Gladbeck. Nach mehr als 600 Jahren kurkölnischer Herrschaft und zweier „Zwischenspiele“ kamen 1815 endgültig die Preußen als Landesherren nach Gladbeck.

Vor 200 Jahren wurde Gladbeck preußisch, eine jahrhundertealte Ära der Landesherrschaft ging zu Ende. „Die preußische Knute löst endgültig den köllschen Klüngel ab“, höhnte der Volksmund. Tatsächlich festigte die am 30. April 1815 erlassene Verordnung eine Entwicklung, die bereits 1802/1803 begonnen hatte und Gladbeck noch radikal verändern sollte.

Mehr als 600 Jahre gehörte Gladbeck mit seinem Kirchspiel zum Vest Recklinghausen, das wiederum Herrschaftsbereich des Erzbischofs und Kurfürsten von Köln war. Im November 1802 geriet das Vest – und damit Gladbeck – im Zuge der Napoleonischen Kriege unter die Herrschaft des Herzogs von Arenberg. Im Februar 1803 wurde dies nach dem Sieg Napoleons durch den berühmten „Reichsdeputationshauptschluss“ besiegelt.

Im Dezember 1811 wechselt der Landesherr erneut: Das Vest Recklinghausen unterstand ab dieser Zeit dem Großherzogtum Berg – was aber auch nur ein Zwischenspiel sein sollte, denn nur gut drei Jahre später – eben Ende April 1815 – wurde das Vest Teil des Landes Preußen. Es war eine Folge der endgültigen Niederlage Napoleons und des Wiener Kongresses, der eine Neuordnung Deutschlands vornahm. Seit 1813 war das Vest aber bereits preußisch verwaltet worden.

Gut 2300 Menschen lebten 1815 in Gladbeck

Als Gladbeck preußisch wurde, lebten im Dorf und Kirchspiel Gladbeck mit fünf Bauernschaften nur gut 2300 Menschen.

Außerhalb des Dorfes wohnten 94 Bauern, 42 Kötter und 46 Ackersleute mit 28 Knechten und 21 Tagelöhnern.

I m Dorf arbeiteten u.a. neun Schreiner, sieben Stuhldreher, drei Zimmerleute, vier Schmiede, 16 Schuster, 15 Schneider, 42 Holzschuhmacher, 27 Leineweber, je einen Metzger und Bäcker und vier Wirte.

Dem ersten Chef der Mairie in Buer, Graf Wilhelm von Westerholt, standen 17 Munizipalräte zur Seite – drei aus Gladbeck: Bernard Feldmann, Hermann Schniering, Arnold Klostermann.
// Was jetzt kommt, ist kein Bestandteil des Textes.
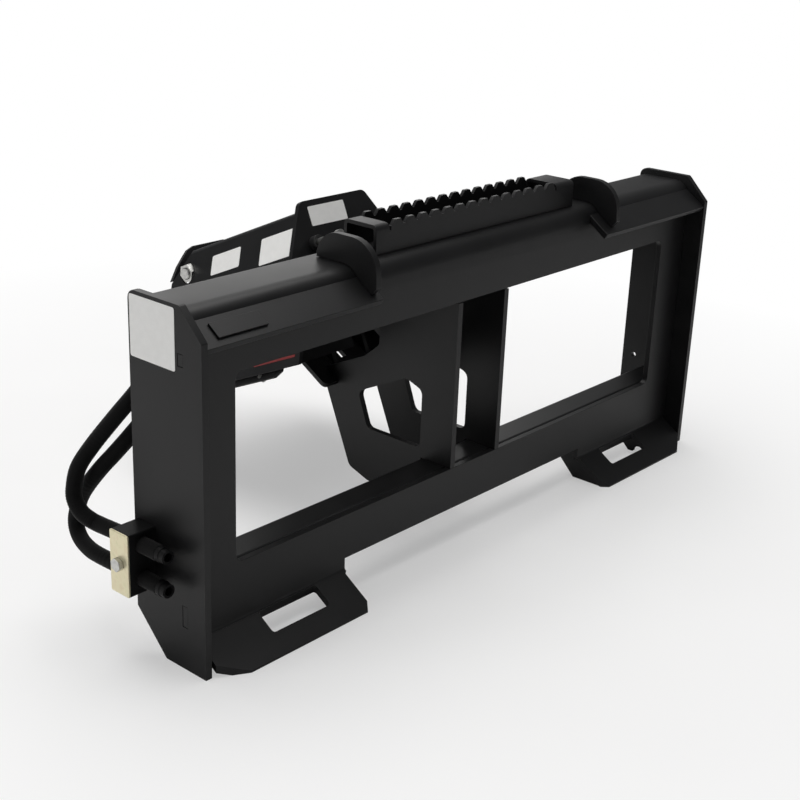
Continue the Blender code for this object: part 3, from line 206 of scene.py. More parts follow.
def yellow_zinc():
    # Yellow chromate over zinc: pale gold with faint green and rose clouds a centimetre across
    mat, tree, shader, coords = new_material("yellow_zinc_chromate_plate", "e6dfbe", 0.32, 0.75)
    cloud = add(tree, "ShaderNodeTexNoise", {"Scale": 1 / (14 * MM), "Detail": 3.0, "Distortion": 0.6},
                {"Vector": (coords, "Object")})
    tone = add(tree, "ShaderNodeValToRGB", None, {"Fac": (cloud, "Fac")})
    ramp_colours(tone, [(0.25, linear("ddd7b0")), (0.50, linear("ebe3c2")), (0.78, linear("e2d4b2"))])
    fine = add(tree, "ShaderNodeTexNoise", {"Scale": 1 / (0.8 * MM), "Detail": 2.0}, {"Vector": (coords, "Object")})
    bump = add(tree, "ShaderNodeBump", {"Strength": 0.08, "Distance": 0.05 * MM}, {"Height": (fine, "Fac")})
    tree.links.new(tone.outputs["Color"], shader.inputs["Base Color"])
    tree.links.new(bump.outputs["Normal"], shader.inputs["Normal"])
    return mat


def machined_steel():
    # Turned and ground steel under a film of oil: fine tool marks of about 1 mm
    mat, tree, shader, coords = new_material("turned_steel", "8d8d8e", 0.28, 1.0)
    marks = add(tree, "ShaderNodeTexNoise", {"Scale": 1 / (1.0 * MM), "Detail": 1.0}, {"Vector": (coords, "Object")})
    gloss = add(tree, "ShaderNodeMapRange", {"To Min": 0.20, "To Max": 0.38}, {"Value": (marks, "Fac")})
    bump = add(tree, "ShaderNodeBump", {"Strength": 0.06, "Distance": 0.05 * MM}, {"Height": (marks, "Fac")})
    tree.links.new(gloss.outputs["Result"], shader.inputs["Roughness"])
    tree.links.new(bump.outputs["Normal"], shader.inputs["Normal"])
    return mat


def moulded_nylon():
    # Glass filled nylon clamp block: dull black with a fine spark texture of 0.8 mm
    mat, tree, shader, coords = new_material("moulded_black_nylon", "0c0c0d", 0.55)
    shader.inputs["Specular IOR Level"].default_value = 0.20
    spark = add(tree, "ShaderNodeTexVoronoi", {"Scale": 1 / (0.8 * MM)}, {"Vector": (coords, "Object")})
    bump = add(tree, "ShaderNodeBump", {"Strength": 0.20, "Distance": 0.1 * MM}, {"Height": (spark, "Distance")})
    gloss = add(tree, "ShaderNodeMapRange", {"To Min": 0.48, "To Max": 0.62}, {"Value": (spark, "Distance")})
    tree.links.new(gloss.outputs["Result"], shader.inputs["Roughness"])
    tree.links.new(bump.outputs["Normal"], shader.inputs["Normal"])
    return mat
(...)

Mit Ende der Kirchenherrschaft und Machtübernahme durch die Preußen erlebte Gladbeck enorme Umwälzungen. Eine der wichtigsten war eine Verordnung von 1808 mit Abschaffung der Adelsherrschaft und Ende der Leibeigenschaft – die Bauernbefreiung. Auch die gutsherrliche Gerichtsbarkeit und Zwangsdienste wurden abgeschafft. 1811 wurde die französische Gemeindeverfassung eingeführt, fortan gab es „Mairien“ – Bürgermeistereien. Gladbeck wurde von der Mairie Buer mitverwaltet – aber zehn Jahre lang ohne die Bauernschaften Ellinghorst, Rentfort und Zweckel, die der Mairie Kirchhellen zugeschlagen. Erst 1821 wurde das rückgängig gemacht.

Nach 1815, als Gladbeck preußisch wurde (es war zu diesem Zeitpunkt auch die Provinz Westfalen entstanden), wurde das Vest Recklinghausen aufgelöst und der neue Kreis Recklinghausen gegründet und an dem neuen Regierungsbezirk Münster angegliedert.

Gefestigt wurden Gladbeck gemeindliche Strukturen 1823, als die erste Katasterkarte in den alten Kirchspielgrenzen entstand. Weitere wichtige strukturelle Veränderungen durch preußische Reformen waren die Markaufteilung 1823 (Privatisierung von Gemeineigentum), die Reallastenablöse (Abfindungen von Bauern an alte Grundeigentümer) und die Aufhebung des Ansiedlungsverbots.